Father Tonquédec was born in Morlaix, France on December 27, 1868. He received his doctorate in philosophy in 1899 and his doctorate in theology in 1905. He was the professor of philosophy at Collège St. Grégoire, Tours, from 1899 to 1901. He was the official exorcist of Paris from 1924 to 1962. Father Gabriele Amorth, in his 1994 memoir An Exorcist Tells His Story, cites Father de Tonquédec, referring to him as a "famous French exorcist."

Father de Tonquédec was an intellectual adversary of the French philosopher Maurice Blondel. His writings on theology, philosophy, and literature have been translated into languages including Italian, Spanish, Latin, and English; see, for example, his "Some Aspects of Satan's Activity in this World."

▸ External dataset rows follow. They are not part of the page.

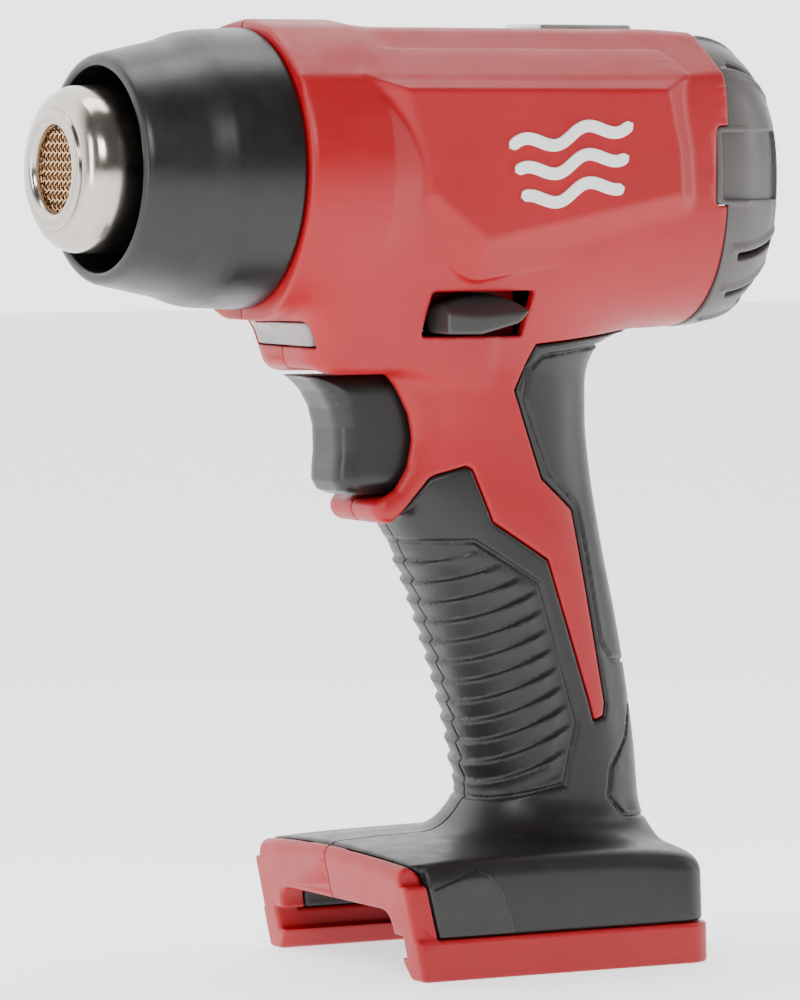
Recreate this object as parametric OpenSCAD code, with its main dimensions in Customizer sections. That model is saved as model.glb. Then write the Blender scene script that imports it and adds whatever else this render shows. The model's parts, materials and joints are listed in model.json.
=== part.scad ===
// Cordless hot-air gun with a slide-on battery foot.
// Frame: millimetres, +Z up, the nozzle points along -X, origin on the resting plane
// under the middle of the bounding box.

/* [Overall] */
// Height of the air axis above the resting plane
axis_z = 189; // [187:0.5:191]
// Distance from the origin to the tip of the nozzle
nose_x = 93; // [92:0.5:94]

/* [Nozzle] */
// Outer radius of the steel nozzle
nozzle_r = 19.35; // [19:0.05:19.8]
// Radius of the nozzle mouth
mouth_r = 9.9; // [9:0.1:11]
// Rear radius of the nozzle cover
cover_r = 32.9; // [32:0.1:33.5]

/* [Barrel] */
// Radius of the collar behind the nozzle cover
collar_r = 35; // [34:0.5:36]
// Wall of the barrel
wall = 2.6; // [2.2:0.2:3]
// Thickness of the soft grip layer
skin_t = 1.8; // [1.4:0.2:2]

/* [Foot] */
// Width of the battery foot
foot_w = 76; // [74:1:78]
// Height of the battery foot
foot_h = 30; // [29:0.5:31]
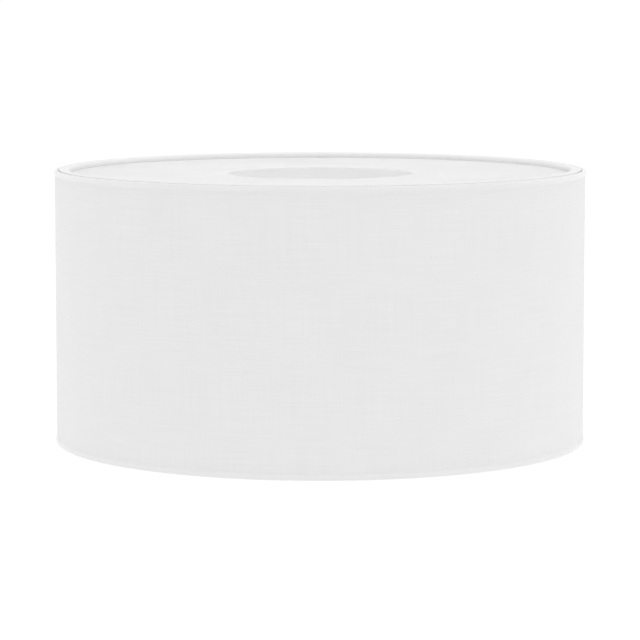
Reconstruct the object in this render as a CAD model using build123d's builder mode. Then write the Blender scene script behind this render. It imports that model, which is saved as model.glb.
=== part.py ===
"""Round drum lamp shade with a lift-off top cover, in millimetres.

The axis is +Z, the bottom rim stands on z = 0 and the lap seam is at the back, on +Y.
"""

from build123d import *
import os
from math import cos, degrees, radians, sin

# Drum
DRUM_DIAMETER = 500.0
SHADE_HEIGHT = 258.0
CLOTH_THICKNESS = 0.5
LINER_THICKNESS = 0.5

# Rolled edges of the drum
RING_WIRE_DIAMETER = 4.0
ROLL_THICKNESS = 0.6
ROLL_PROUD = 1.0
ROLL_OVERLAP = 1.8
TURN_IN_HEIGHT = 7.0

# Lap seam
SEAM_WIDTH = 12.0
TAPE_THICKNESS = 0.15
TAPE_MARGIN = 0.1

# Lift-off top cover
COVER_RADIUS = 245.3
COVER_HOLE_DIAMETER = 176.0
COVER_HOLE_FILLET = 0.3
COVER_PROUD = 0.4
PANEL_RADIUS = 242.1
PANEL_THICKNESS = 1.0
HOOP_WIDTH = 8.0
HOOP_HEIGHT = 4.0
WRAP_THICKNESS = 0.5
WRAP_TAIL = 9.0
WRAP_TUCK_DEPTH = 1.2
WRAP_TUCK_HEIGHT = 0.4
WRAP_SIDES = 16

# Spider and the rings for the lamp holder
ARM_DIAMETER = 4.0
ARM_HEADINGS = {"front": 270.0, "right": 30.0, "left": 150.0}
ARM_KNEE_RADIUS = 243.5
ARM_FOOT_LENGTH = 14.0
ARM_BEND_RADII = (2.2, 30.0)
ARM_COVER_GAP = 0.3
ARM_WELD_ANGLE = 246.0
WELD_DEPTH = 0.25
NOTCH_CLEARANCE = 1.25
NOTCH_LENGTH = 12.0
NOTCH_DROP = 0.6
FITTER_DROP = 37.0
FITTER_BORE = 42.0
FITTER_WIDTH = 5.0
FITTER_THICKNESS = 3.0
FITTER_CHAMFER = 0.4
REDUCER_BORE = 29.0
REDUCER_FLANGE_DIAMETER = 50.0
REDUCER_FLANGE_THICKNESS = 1.5
REDUCER_FLANGE_FILLET = 0.5
REDUCER_CLEARANCE = 0.1
REDUCER_SEAT_GAP = 0.05

# Radii and heights that follow from the sizes above
drum_radius = DRUM_DIAMETER / 2
wire_radius = RING_WIRE_DIAMETER / 2
roll_radius = wire_radius + ROLL_THICKNESS
ring_radius = drum_radius + ROLL_PROUD - roll_radius
bottom_ring_height = roll_radius
top_ring_height = SHADE_HEIGHT - roll_radius
mid_height = SHADE_HEIGHT / 2

hoop_end_radius = HOOP_HEIGHT / 2
hoop_flat = HOOP_WIDTH - HOOP_HEIGHT
wrap_end_radius = hoop_end_radius + WRAP_THICKNESS
hoop_radius = COVER_RADIUS - WRAP_THICKNESS - HOOP_WIDTH / 2
hoop_middle = SHADE_HEIGHT + COVER_PROUD - wrap_end_radius
panel_top = hoop_middle - hoop_end_radius
panel_bottom = panel_top - PANEL_THICKNESS
cover_bottom = panel_bottom - WRAP_THICKNESS

fitter_height = SHADE_HEIGHT - FITTER_DROP
fitter_top = fitter_height + FITTER_THICKNESS / 2
fitter_outer_radius = FITTER_BORE / 2 + FITTER_WIDTH


os.makedirs("parts", exist_ok=True)


def save(piece, name):
    """Label a finished piece and write it as one STEP file."""
    piece.label = name
    export_step(piece, f"parts/{name}.step")


def wire_ring(radius, height):
    """A closed ring of round wire around the axis."""
    with BuildPart() as ring:
        with BuildSketch(Plane.XZ):
            with Locations((radius, height)):
                Circle(wire_radius)
        revolve(axis=Axis.Z)
    return ring.part


def drum_section():
    """Half section of the cloth: the wall, its roll over each wire and the turned-in edges."""
    turn_in_radius = drum_radius - CLOTH_THICKNESS - LINER_THICKNESS - CLOTH_THICKNESS
    wall_height = 2 * (top_ring_height - ROLL_OVERLAP - mid_height)
    turn_in_top = top_ring_height - wire_radius - ROLL_THICKNESS / 2
    with BuildSketch(Plane.XZ) as section:
        with Locations((drum_radius - CLOTH_THICKNESS, mid_height)):
            Rectangle(CLOTH_THICKNESS, wall_height, align=(Align.MIN, Align.CENTER))
        with Locations((ring_radius, top_ring_height), (ring_radius, bottom_ring_height)):
            Circle(roll_radius)
        with Locations((turn_in_radius, turn_in_top)):
            Rectangle(CLOTH_THICKNESS, TURN_IN_HEIGHT, align=(Align.MIN, Align.MAX))
        with Locations((turn_in_radius, SHADE_HEIGHT - turn_in_top)):
            Rectangle(CLOTH_THICKNESS, TURN_IN_HEIGHT, align=(Align.MIN, Align.MIN))
        with Locations((ring_radius, top_ring_height), (ring_radius, bottom_ring_height)):
            Circle(wire_radius, mode=Mode.SUBTRACT)
    return section.sketch


def arc_strip(inner_radius, thickness, start_angle, end_angle):
    """Plan of a thin strip that follows the drum between two headings."""
    outer_radius = inner_radius + thickness
    with BuildSketch() as strip:
        with BuildLine():
            outer = CenterArc((0, 0), outer_radius, start_angle, end_angle - start_angle)
            inner = CenterArc((0, 0), inner_radius, start_angle, end_angle - start_angle)
            Line(outer @ 0, inner @ 0)
            Line(outer @ 1, inner @ 1)
        make_face()
    return strip.sketch


def arm_notch():
    """Plan of the slots cut in the roll where the spider arms come through it."""
    notch_width = ARM_DIAMETER + 2 * NOTCH_CLEARANCE
    with BuildSketch() as notches:
        with PolarLocations(0, 3, start_angle=ARM_HEADINGS["right"]):
            with Locations((ring_radius + ROLL_THICKNESS, 0)):
                Rectangle(NOTCH_LENGTH, notch_width, align=(Align.MAX, Align.CENTER))
    return notches.sketch


# Heights and headings of the lap seam
seam_half_angle = degrees(SEAM_WIDTH / 2 / drum_radius)
seam_start, seam_end = 90.0 - seam_half_angle, 90.0 + seam_half_angle
seam_bottom = bottom_ring_height + roll_radius
seam_height = SHADE_HEIGHT - 2 * seam_bottom
fold_angle = degrees(CLOTH_THICKNESS / drum_radius)
tape_start = seam_start + fold_angle + degrees(TAPE_MARGIN / drum_radius)

# Cloth: one sheet rolled over both wires, lapped and folded under at the back seam
notch_top = top_ring_height - NOTCH_DROP
with BuildPart() as fabric_cover:
    add(drum_section())
    revolve(axis=Axis.Z)
    with BuildSketch(Plane.XY.offset(seam_bottom)):
        fold_radius = drum_radius - CLOTH_THICKNESS / 2
        add(arc_strip(drum_radius + TAPE_THICKNESS, CLOTH_THICKNESS, seam_start, seam_end))
        add(arc_strip(fold_radius, CLOTH_THICKNESS, seam_start, seam_start + fold_angle))
    extrude(amount=seam_height)
    with BuildSketch(Plane.XY.offset(notch_top)):
        add(arm_notch())
    extrude(amount=-(TURN_IN_HEIGHT + ROLL_THICKNESS + wire_radius), mode=Mode.SUBTRACT)
save(fabric_cover.part, "fabric_cover")

with BuildPart() as seam_tape:
    with BuildSketch(Plane.XY.offset(seam_bottom)):
        add(arc_strip(drum_radius, TAPE_THICKNESS, tape_start, seam_end))
    extrude(amount=seam_height)
save(seam_tape.part, "seam_tape")

# Stiff sheet that the cloth is laminated to; its edges stop just short of the wires
liner_edge = roll_radius + ROLL_THICKNESS
liner_radius = drum_radius - CLOTH_THICKNESS
with BuildPart() as backing_liner:
    with BuildSketch(Plane.XY.offset(bottom_ring_height + liner_edge)):
        Circle(liner_radius)
        Circle(liner_radius - LINER_THICKNESS, mode=Mode.SUBTRACT)
    extrude(amount=top_ring_height - bottom_ring_height - 2 * liner_edge)
save(backing_liner.part, "backing_liner")

save(wire_ring(ring_radius, top_ring_height), "top_wire_ring")
save(wire_ring(ring_radius, bottom_ring_height), "bottom_wire_ring")

# Lift-off cover: flat panel with a round hole, a flat-oval hoop on its edge and a cloth strip over both
with BuildPart() as cover_panel:
    with BuildSketch(Plane.XY.offset(panel_bottom)):
        Circle(PANEL_RADIUS)
        Circle(COVER_HOLE_DIAMETER / 2, mode=Mode.SUBTRACT)
    extrude(amount=PANEL_THICKNESS)
    hole_rims = cover_panel.edges().filter_by(GeomType.CIRCLE).group_by(SortBy.RADIUS)[0]
    fillet(hole_rims, radius=COVER_HOLE_FILLET)
save(cover_panel.part, "cover_panel")

with BuildPart() as cover_hoop:
    with BuildSketch(Plane.XZ):
        with Locations((hoop_radius, hoop_middle)):
            SlotOverall(HOOP_WIDTH, HOOP_HEIGHT)
    revolve(axis=Axis.Z)
save(cover_hoop.part, "cover_hoop")

hoop_ends = [(hoop_radius + side * hoop_flat / 2, hoop_middle) for side in (-1, 1)]
tuck_width = PANEL_RADIUS - hoop_ends[0][0] + WRAP_TUCK_DEPTH
with BuildPart() as cover_edge_wrap:
    with BuildSketch(Plane.XZ) as wrap_section:
        with Locations(*hoop_ends):
            RegularPolygon(wrap_end_radius, WRAP_SIDES)
        with Locations((hoop_radius, hoop_middle)):
            Rectangle(hoop_flat, 2 * wrap_end_radius)
        with Locations((PANEL_RADIUS + WRAP_THICKNESS, cover_bottom)):
            Rectangle(WRAP_TAIL, panel_top - cover_bottom, align=(Align.MAX, Align.MIN))
        with Locations((PANEL_RADIUS, panel_bottom)):
            panel_pocket = (3 * WRAP_TAIL, PANEL_THICKNESS)
            Rectangle(*panel_pocket, align=(Align.MAX, Align.MIN), mode=Mode.SUBTRACT)
            tuck_pocket = (tuck_width, PANEL_THICKNESS + WRAP_TUCK_HEIGHT)
            Rectangle(*tuck_pocket, align=(Align.MAX, Align.MIN), mode=Mode.SUBTRACT)
        with Locations(*hoop_ends):
            hoop_end = RegularPolygon(
                hoop_end_radius, WRAP_SIDES, major_radius=False, mode=Mode.SUBTRACT
            )
        with Locations((hoop_radius, hoop_middle)):
            Rectangle(hoop_flat, hoop_end.bounding_box().size.Y, mode=Mode.SUBTRACT)
    revolve(axis=Axis.Z)
save(cover_edge_wrap.part, "cover_edge_wrap")

# Spider: three wires from the underside of the top ring down to the fitter ring
arm_radius = ARM_DIAMETER / 2
reach = wire_radius + arm_radius - WELD_DEPTH
weld_angle = radians(ARM_WELD_ANGLE)
arm_end = (ring_radius + reach * cos(weld_angle), top_ring_height + reach * sin(weld_angle))
arm_knee = (ARM_KNEE_RADIUS, cover_bottom - ARM_COVER_GAP - arm_radius)
arm_foot = (fitter_outer_radius + ARM_FOOT_LENGTH, fitter_height)
arm_tip = (fitter_outer_radius - WELD_DEPTH, fitter_height)

for side, heading in ARM_HEADINGS.items():
    with BuildPart() as spider_arm:
        with BuildLine(Plane.XZ) as route:
            FilletPolyline(arm_end, arm_knee, arm_foot, arm_tip, radius=ARM_BEND_RADII)
        with BuildSketch(Plane(origin=route.line @ 1, z_dir=route.line % 1)):
            Circle(arm_radius)
        sweep(path=route.line)
    arm = spider_arm.part.rotate(Axis.Z, heading)
    save(arm, f"{side}_spider_arm")

with BuildPart() as fitter_ring:
    with BuildSketch(Plane.XY.offset(fitter_top - FITTER_THICKNESS)):
        Circle(fitter_outer_radius)
        Circle(FITTER_BORE / 2, mode=Mode.SUBTRACT)
    extrude(amount=FITTER_THICKNESS)
    chamfer(fitter_ring.edges().filter_by(GeomType.CIRCLE).group_by(SortBy.RADIUS)[-1], length=FITTER_CHAMFER)
save(fitter_ring.part, "fitter_ring")

# Loose reducer: a flange on the fitter ring and a short spigot in its bore
with BuildPart() as reducer_ring:
    spigot_bottom = fitter_top - FITTER_THICKNESS
    flange_bottom = fitter_top + REDUCER_SEAT_GAP
    with BuildSketch(Plane.XY.offset(spigot_bottom)):
        Circle(FITTER_BORE / 2 - REDUCER_CLEARANCE)
    extrude(amount=flange_bottom - spigot_bottom)
    with BuildSketch(Plane.XY.offset(flange_bottom)):
        Circle(REDUCER_FLANGE_DIAMETER / 2)
    extrude(amount=REDUCER_FLANGE_THICKNESS)
    with BuildSketch(Plane.XY.offset(spigot_bottom)):
        Circle(REDUCER_BORE / 2)
    extrude(amount=SHADE_HEIGHT - spigot_bottom, mode=Mode.SUBTRACT)
    flange_rim = reducer_ring.edges().filter_by(GeomType.CIRCLE).group_by(SortBy.RADIUS)[-1]
    fillet(flange_rim, radius=REDUCER_FLANGE_FILLET)
save(reducer_ring.part, "reducer_ring")
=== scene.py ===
"""Looks of the drum lamp shade: woven cloth wall with rolled edges, lift-off cover, spider and fitter."""

from math import atan2, cos, pi, radians, sin, tau

import bpy
import numpy as np
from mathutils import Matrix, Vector, noise


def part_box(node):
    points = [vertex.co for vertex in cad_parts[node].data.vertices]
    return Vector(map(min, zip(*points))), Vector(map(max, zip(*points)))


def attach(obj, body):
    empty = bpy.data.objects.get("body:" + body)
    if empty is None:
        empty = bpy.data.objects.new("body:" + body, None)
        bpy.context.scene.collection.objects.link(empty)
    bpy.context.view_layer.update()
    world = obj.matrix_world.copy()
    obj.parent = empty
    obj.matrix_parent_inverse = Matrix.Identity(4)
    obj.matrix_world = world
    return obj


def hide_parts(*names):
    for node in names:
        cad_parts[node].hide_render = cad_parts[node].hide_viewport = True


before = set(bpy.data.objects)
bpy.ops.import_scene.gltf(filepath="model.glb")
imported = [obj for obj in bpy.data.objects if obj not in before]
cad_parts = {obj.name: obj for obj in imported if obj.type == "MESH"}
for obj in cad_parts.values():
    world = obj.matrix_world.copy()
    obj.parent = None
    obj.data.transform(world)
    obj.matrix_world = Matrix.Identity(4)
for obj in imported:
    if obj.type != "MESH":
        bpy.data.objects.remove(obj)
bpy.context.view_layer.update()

MM = 0.001


# ---------------------------------------------------------------- sizes, from the frame where it has them

def radius_of(node):
    """Outer radius of a round node, from its width."""
    low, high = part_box(node)
    return (high.x - low.x) / 2


def wire_of(node):
    """A wire ring's own radius, the radius it is bent to, and its height."""
    low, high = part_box(node)
    wire = (high.z - low.z) / 2
    return wire, radius_of(node) - wire, (low.z + high.z) / 2


WIRE_RADIUS, RING_RADIUS, TOP_RING_Z = wire_of("top_wire_ring")
BOTTOM_RING_Z = wire_of("bottom_wire_ring")[2]
LINER_RADIUS = radius_of("backing_liner")
LINER_BOTTOM, LINER_TOP = (corner.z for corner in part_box("backing_liner"))
SHEET = 0.5 * MM  # thickness of the cloth, and of the liner
WALL_RADIUS = LINER_RADIUS + SHEET
ROLL_RADIUS = WIRE_RADIUS + 0.6 * MM  # outside of the cloth rolled over a ring
TAIL_RADIUS = LINER_RADIUS - 2 * SHEET
TAIL_LENGTH = 7 * MM  # cloth tucked behind the liner at each rolled edge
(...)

Tonquédec died on November 21, 1962, in France.

== Select Bibliography ==
- G. K. Chesterton, ses idées et son caractère. Paris: Nouvelle Librairie nationale, 1920.
- Deux études sur "La Pensée" de M. Maurice Blondel. La doctrine de la connaissance. La question du surnaturel. Avec un appendice sur le désir naturel de la vision de Dieu. Paris: Éditions Beauchesne, 1936. Reprinted as ISBN 9782701004549.
- Introduction à l'étude du merveilleux et du miracle. Paris: Éditions Beauchesne, 1938 (3e édition). Reprinted 2013; ISBN 9782701019871.
- Les maladies nerveuses ou mentales et les manifestations diaboliques. Paris: Éditions Beauchesne, 1938. Reprinted 1997; ISBN 9782701004556.